Data Centers CRE Financing Guide

Enterprise Single-Tenant Data Center Financing in Philadelphia

How Enterprise Single-Tenant Data Center Financing Works in Philadelphia

Philadelphia occupies a structurally advantaged position in the Northeast corridor data center ecosystem, sitting at the intersection of major fiber routes connecting New York and Washington D.C. while offering comparatively lower land costs and a deep institutional tenant base. Enterprise single-tenant facilities in this market are typically purpose-built or owner-operated assets serving financial institutions, regional healthcare systems, and government agencies that require dedicated infrastructure, stringent compliance environments, and mission-critical uptime guarantees. Unlike hyperscale campuses, these facilities generally operate in the 1 to 20 megawatt range and are underwritten primarily on the credit quality of the occupying tenant and the long-term lease structure, not on speculative absorption or multi-tenant rollover risk.

Within the Philadelphia metro, enterprise data center activity concentrates in several distinct suburban nodes. King of Prussia and Plymouth Meeting have emerged as primary targets for institutional single-tenant development, driven by available land, proximity to major highways, and access to utility infrastructure capable of supporting redundant power feeds. Conshohocken and Horsham attract financial services and insurance occupiers looking for suburban campuses at manageable distance from Center City. University City has seen interest from healthcare systems and life sciences operators requiring HIPAA-compliant dedicated environments with direct campus connectivity. The Delaware border corridor, particularly Wilmington, draws regulated financial institutions seeking favorable operating environments while maintaining low-latency access to Philadelphia's financial district.

Lenders active in Philadelphia approach enterprise single-tenant assets with more discipline than they apply to multi-tenant colocation, because the risk profile is binary: the credit of the single occupying tenant drives virtually every underwriting decision.

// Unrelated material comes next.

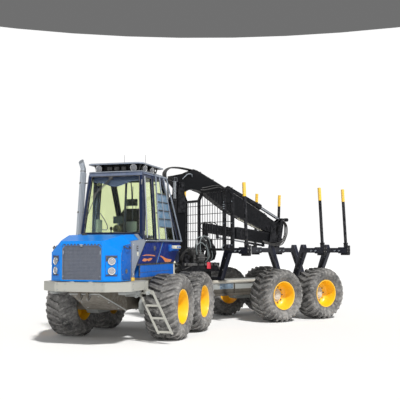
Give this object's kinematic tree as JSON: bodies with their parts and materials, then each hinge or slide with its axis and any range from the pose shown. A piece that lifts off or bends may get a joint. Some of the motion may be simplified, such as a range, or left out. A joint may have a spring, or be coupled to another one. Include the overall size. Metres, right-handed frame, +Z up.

A Fortune 500 financial institution or a federally contracted government agency on a 12-year NNN lease reads as an entirely different credit story than a regional corporate IT department with a shorter term and limited alternative-use options for the building itself. Philadelphia's diversified institutional tenant base provides meaningful deal flow in the stronger credit categories, which is why both life insurance companies and regional banks remain selectively engaged in the market despite broader caution around power availability constraints and extended permitting timelines in some suburban corridors.

Lender Appetite and Capital Stack for Philadelphia Enterprise Single-Tenant Data Center

The most competitive lenders for stabilized, credit-tenanted enterprise single-tenant facilities in Philadelphia are life insurance companies and CMBS conduits, with regional banks providing a credible alternative for well-structured bank relationships. Life insurance companies are best positioned for long-term NNN leasebacks where the tenant carries investment-grade credit and the lease term aligns with the insurer's duration requirements. In the current environment, with the 10-year Treasury around 4.30 percent, life company pricing for credit-tenant NNN structures is running roughly 150 to 225 basis points over the 10-year, producing all-in rates in the mid-to-upper 5 percent range for the strongest credits. LTV for life company executions sits in the 60 to 70 percent range, with longer amortization schedules of 25 to 30 years and prepayment structured as yield maintenance or make-whole, which sponsors need to underwrite carefully before pursuing this capital source.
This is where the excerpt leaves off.